## REQUEST
Present the following data again exactly as it is shown.
▼▼▼
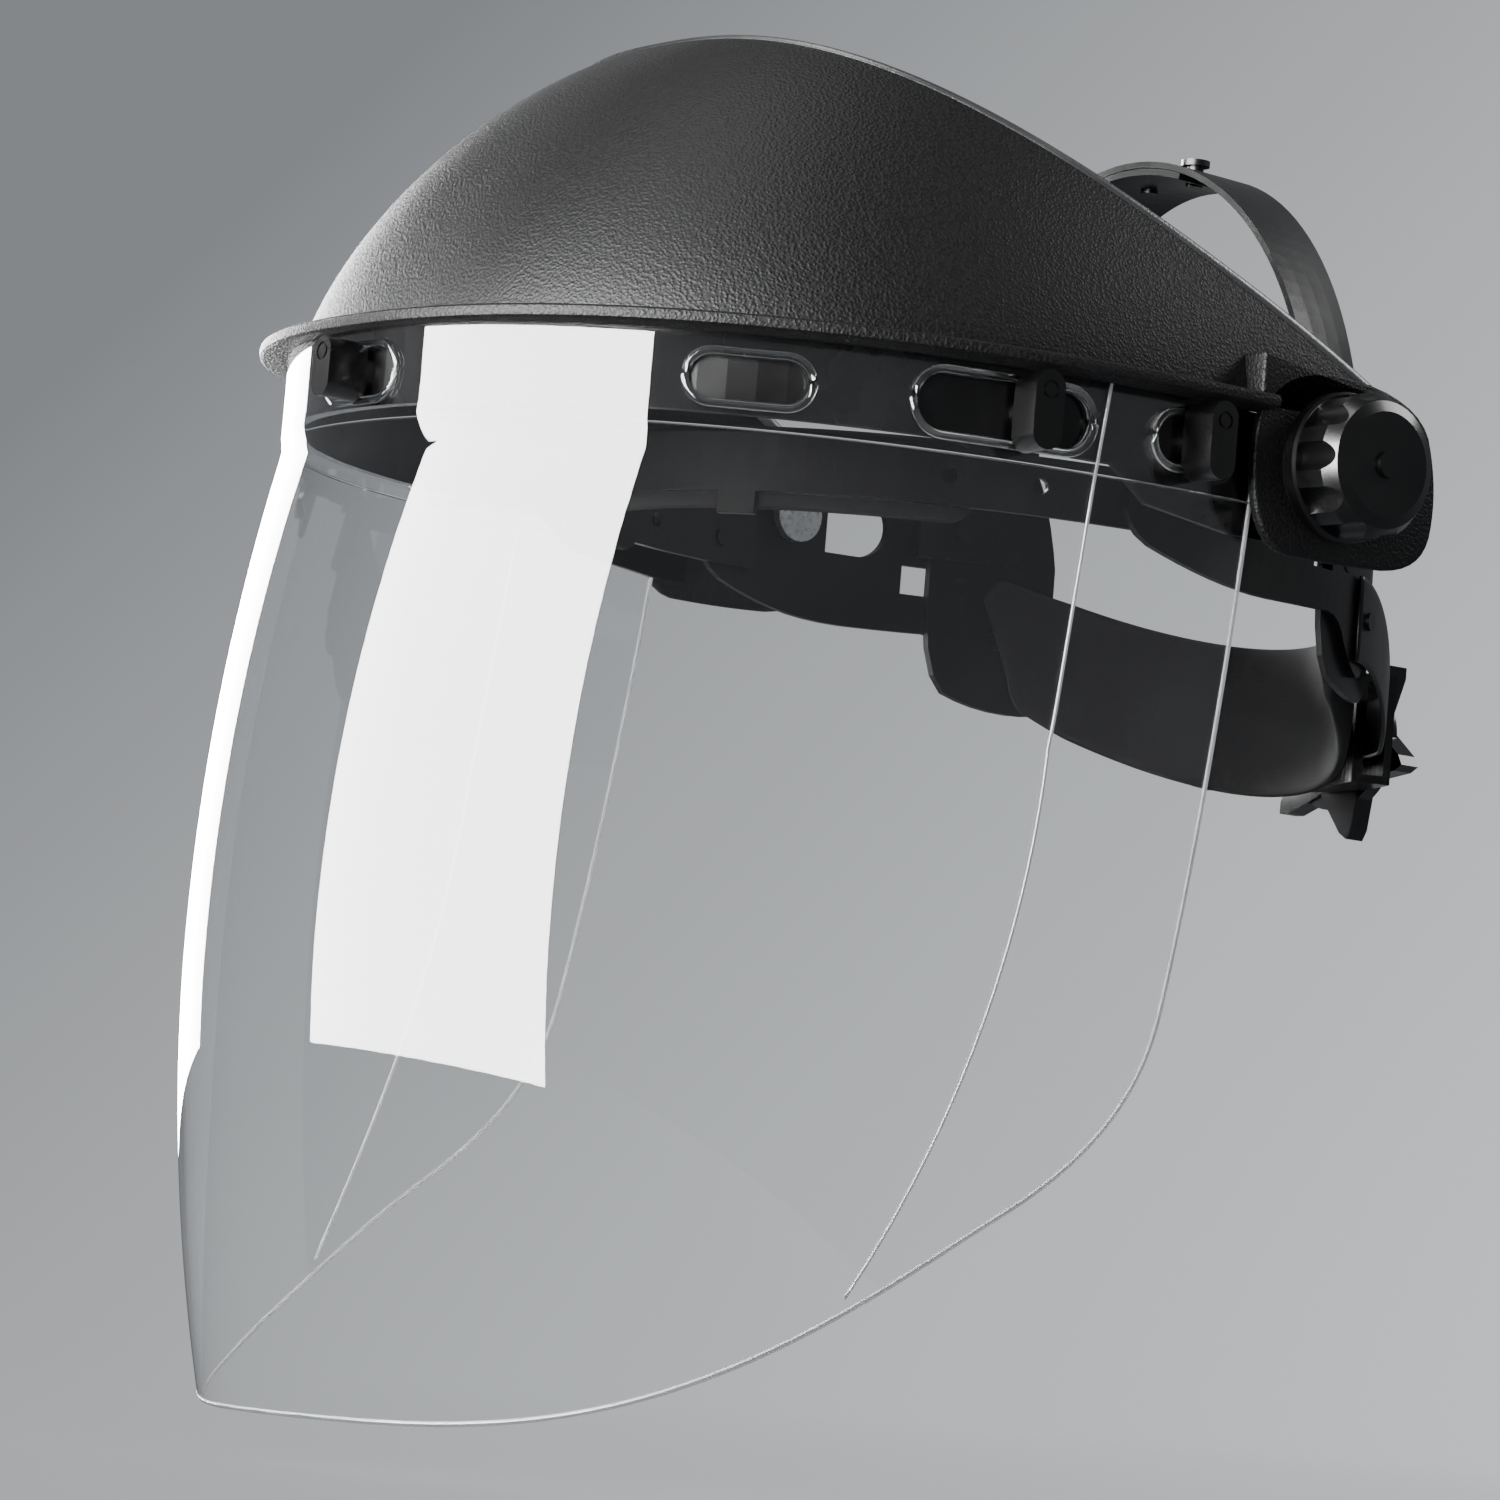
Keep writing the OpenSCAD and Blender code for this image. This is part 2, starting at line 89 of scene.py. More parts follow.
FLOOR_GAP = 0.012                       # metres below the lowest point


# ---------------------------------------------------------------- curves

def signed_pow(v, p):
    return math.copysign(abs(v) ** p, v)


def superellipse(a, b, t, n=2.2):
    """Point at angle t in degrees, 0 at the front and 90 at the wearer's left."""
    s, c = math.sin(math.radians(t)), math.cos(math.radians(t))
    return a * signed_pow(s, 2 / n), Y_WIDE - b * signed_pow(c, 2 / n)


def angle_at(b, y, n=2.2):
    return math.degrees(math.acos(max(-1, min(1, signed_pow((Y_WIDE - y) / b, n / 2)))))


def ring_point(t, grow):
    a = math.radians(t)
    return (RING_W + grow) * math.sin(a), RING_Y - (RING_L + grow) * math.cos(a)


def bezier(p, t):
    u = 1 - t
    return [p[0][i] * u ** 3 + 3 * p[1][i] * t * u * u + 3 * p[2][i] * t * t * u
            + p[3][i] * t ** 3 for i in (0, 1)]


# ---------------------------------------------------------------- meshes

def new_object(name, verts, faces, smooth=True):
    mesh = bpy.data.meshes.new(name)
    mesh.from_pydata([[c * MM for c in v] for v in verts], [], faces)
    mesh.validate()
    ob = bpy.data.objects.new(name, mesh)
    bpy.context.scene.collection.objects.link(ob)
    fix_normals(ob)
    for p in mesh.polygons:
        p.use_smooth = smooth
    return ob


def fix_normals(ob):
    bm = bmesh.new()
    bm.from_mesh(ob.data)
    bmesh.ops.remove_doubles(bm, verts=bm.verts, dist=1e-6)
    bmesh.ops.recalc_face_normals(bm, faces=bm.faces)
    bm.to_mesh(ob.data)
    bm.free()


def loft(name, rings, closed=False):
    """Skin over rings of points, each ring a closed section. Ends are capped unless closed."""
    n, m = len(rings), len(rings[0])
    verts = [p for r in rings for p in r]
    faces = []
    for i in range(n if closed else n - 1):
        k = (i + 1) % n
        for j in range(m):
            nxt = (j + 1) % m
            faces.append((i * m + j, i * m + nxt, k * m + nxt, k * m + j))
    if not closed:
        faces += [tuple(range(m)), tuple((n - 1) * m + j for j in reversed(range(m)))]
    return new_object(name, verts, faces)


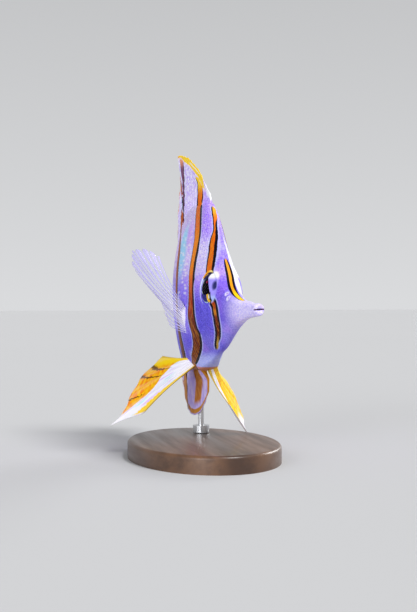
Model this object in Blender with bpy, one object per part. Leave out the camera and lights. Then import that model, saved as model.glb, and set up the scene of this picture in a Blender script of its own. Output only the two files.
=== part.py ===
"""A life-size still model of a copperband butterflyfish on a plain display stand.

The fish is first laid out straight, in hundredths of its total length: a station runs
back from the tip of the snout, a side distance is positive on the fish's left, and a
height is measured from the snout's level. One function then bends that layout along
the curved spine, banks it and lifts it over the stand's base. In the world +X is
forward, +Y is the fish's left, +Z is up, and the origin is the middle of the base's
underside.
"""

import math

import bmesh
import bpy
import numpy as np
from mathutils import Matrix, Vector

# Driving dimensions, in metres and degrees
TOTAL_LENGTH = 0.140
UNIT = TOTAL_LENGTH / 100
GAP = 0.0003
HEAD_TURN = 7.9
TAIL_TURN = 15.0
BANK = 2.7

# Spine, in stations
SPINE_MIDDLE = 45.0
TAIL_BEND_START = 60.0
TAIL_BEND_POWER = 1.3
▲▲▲
## SOLUTION FOR THIS PROBLEM
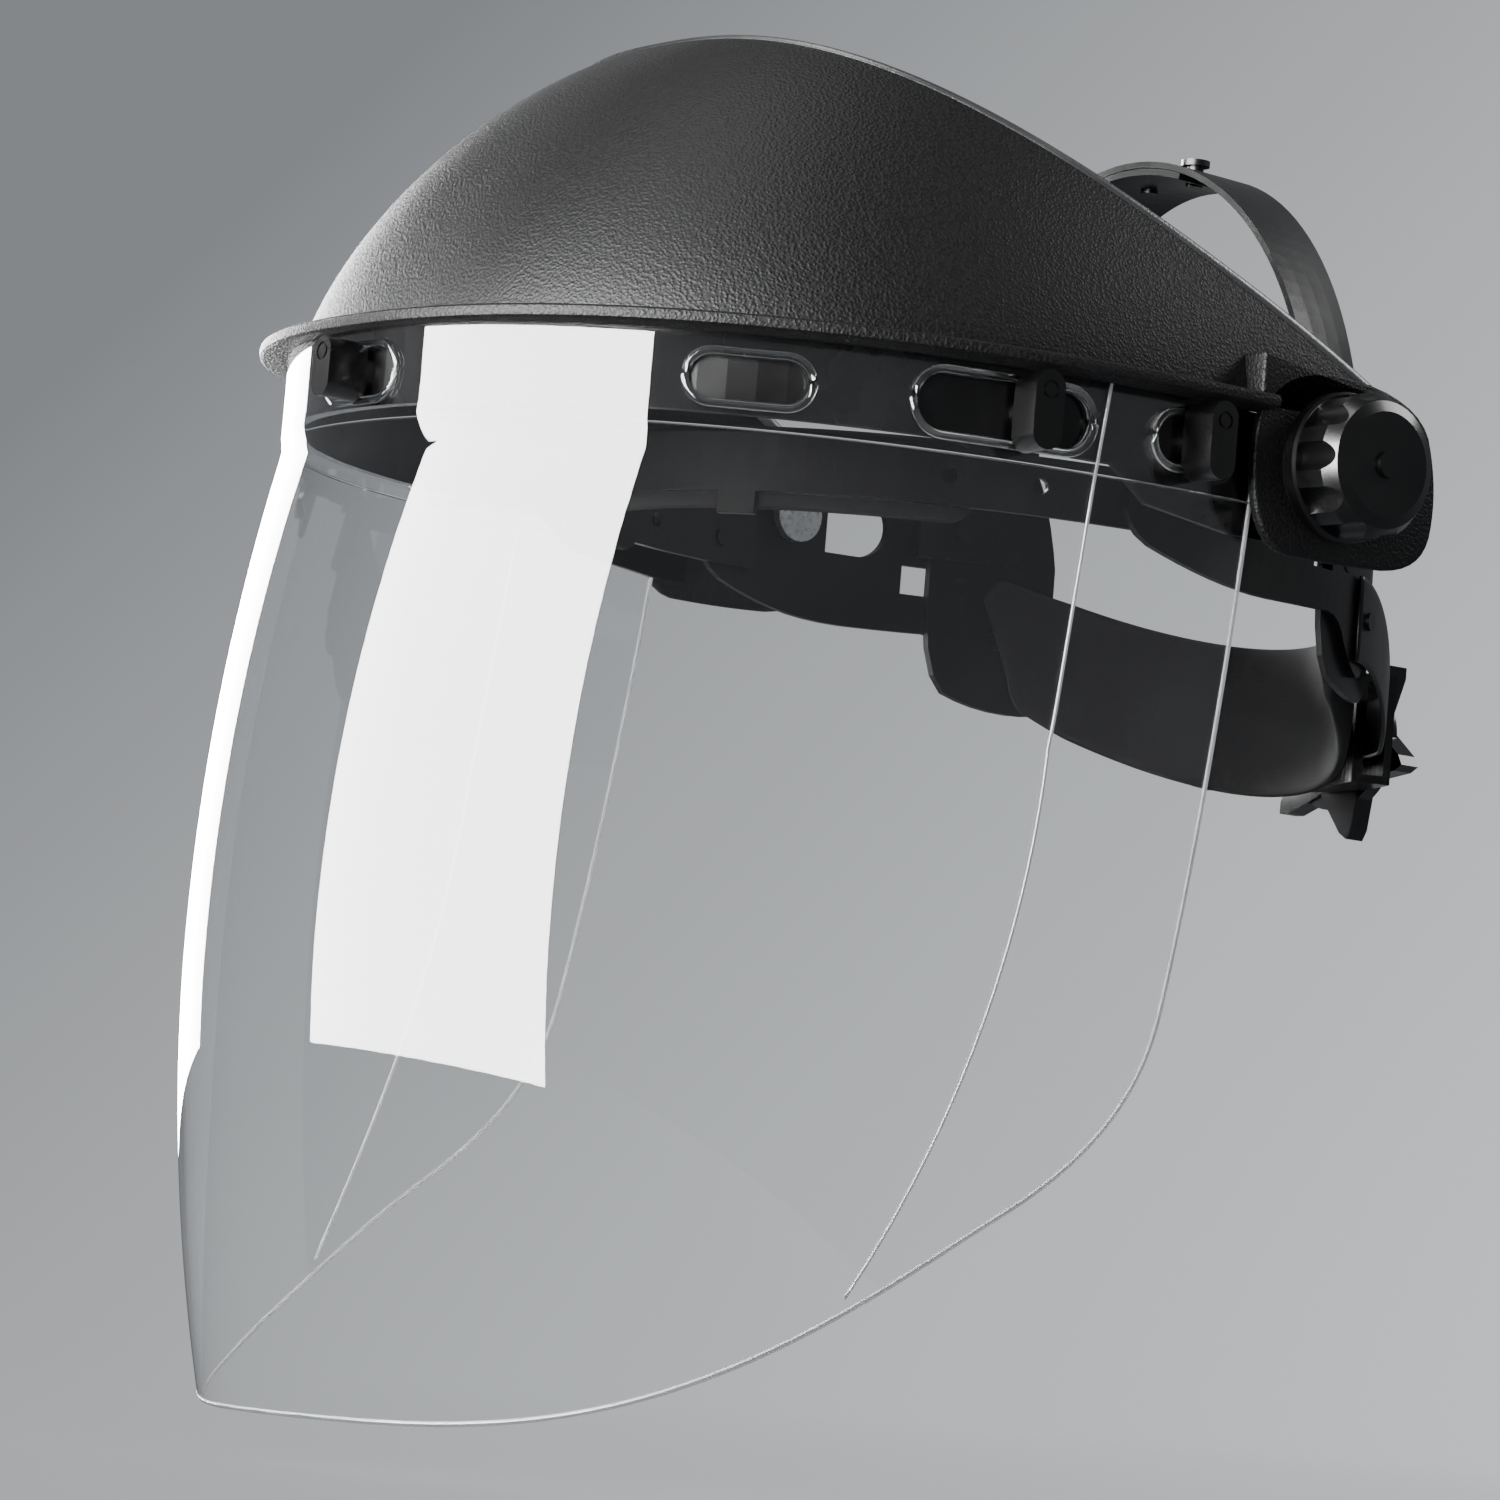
Keep writing the OpenSCAD and Blender code for this image. This is part 2, starting at line 89 of scene.py. More parts follow.
FLOOR_GAP = 0.012                       # metres below the lowest point


# ---------------------------------------------------------------- curves

def signed_pow(v, p):
    return math.copysign(abs(v) ** p, v)


def superellipse(a, b, t, n=2.2):
    """Point at angle t in degrees, 0 at the front and 90 at the wearer's left."""
    s, c = math.sin(math.radians(t)), math.cos(math.radians(t))
    return a * signed_pow(s, 2 / n), Y_WIDE - b * signed_pow(c, 2 / n)


def angle_at(b, y, n=2.2):
    return math.degrees(math.acos(max(-1, min(1, signed_pow((Y_WIDE - y) / b, n / 2)))))


def ring_point(t, grow):
    a = math.radians(t)
    return (RING_W + grow) * math.sin(a), RING_Y - (RING_L + grow) * math.cos(a)


def bezier(p, t):
    u = 1 - t
    return [p[0][i] * u ** 3 + 3 * p[1][i] * t * u * u + 3 * p[2][i] * t * t * u
            + p[3][i] * t ** 3 for i in (0, 1)]


# ---------------------------------------------------------------- meshes

def new_object(name, verts, faces, smooth=True):
    mesh = bpy.data.meshes.new(name)
    mesh.from_pydata([[c * MM for c in v] for v in verts], [], faces)
    mesh.validate()
    ob = bpy.data.objects.new(name, mesh)
    bpy.context.scene.collection.objects.link(ob)
    fix_normals(ob)
    for p in mesh.polygons:
        p.use_smooth = smooth
    return ob


def fix_normals(ob):
    bm = bmesh.new()
    bm.from_mesh(ob.data)
    bmesh.ops.remove_doubles(bm, verts=bm.verts, dist=1e-6)
    bmesh.ops.recalc_face_normals(bm, faces=bm.faces)
    bm.to_mesh(ob.data)
    bm.free()


def loft(name, rings, closed=False):
    """Skin over rings of points, each ring a closed section. Ends are capped unless closed."""
    n, m = len(rings), len(rings[0])
    verts = [p for r in rings for p in r]
    faces = []
    for i in range(n if closed else n - 1):
        k = (i + 1) % n
        for j in range(m):
            nxt = (j + 1) % m
            faces.append((i * m + j, i * m + nxt, k * m + nxt, k * m + j))
    if not closed:
        faces += [tuple(range(m)), tuple((n - 1) * m + j for j in reversed(range(m)))]
    return new_object(name, verts, faces)


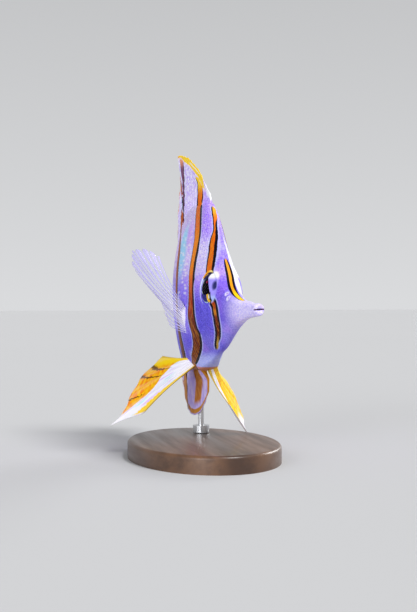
Model this object in Blender with bpy, one object per part. Leave out the camera and lights. Then import that model, saved as model.glb, and set up the scene of this picture in a Blender script of its own. Output only the two files.
=== part.py ===
"""A life-size still model of a copperband butterflyfish on a plain display stand.

The fish is first laid out straight, in hundredths of its total length: a station runs
back from the tip of the snout, a side distance is positive on the fish's left, and a
height is measured from the snout's level. One function then bends that layout along
the curved spine, banks it and lifts it over the stand's base. In the world +X is
forward, +Y is the fish's left, +Z is up, and the origin is the middle of the base's
underside.
"""

import math

import bmesh
import bpy
import numpy as np
from mathutils import Matrix, Vector

# Driving dimensions, in metres and degrees
TOTAL_LENGTH = 0.140
UNIT = TOTAL_LENGTH / 100
GAP = 0.0003
HEAD_TURN = 7.9
TAIL_TURN = 15.0
BANK = 2.7

# Spine, in stations
SPINE_MIDDLE = 45.0
TAIL_BEND_START = 60.0
TAIL_BEND_POWER = 1.3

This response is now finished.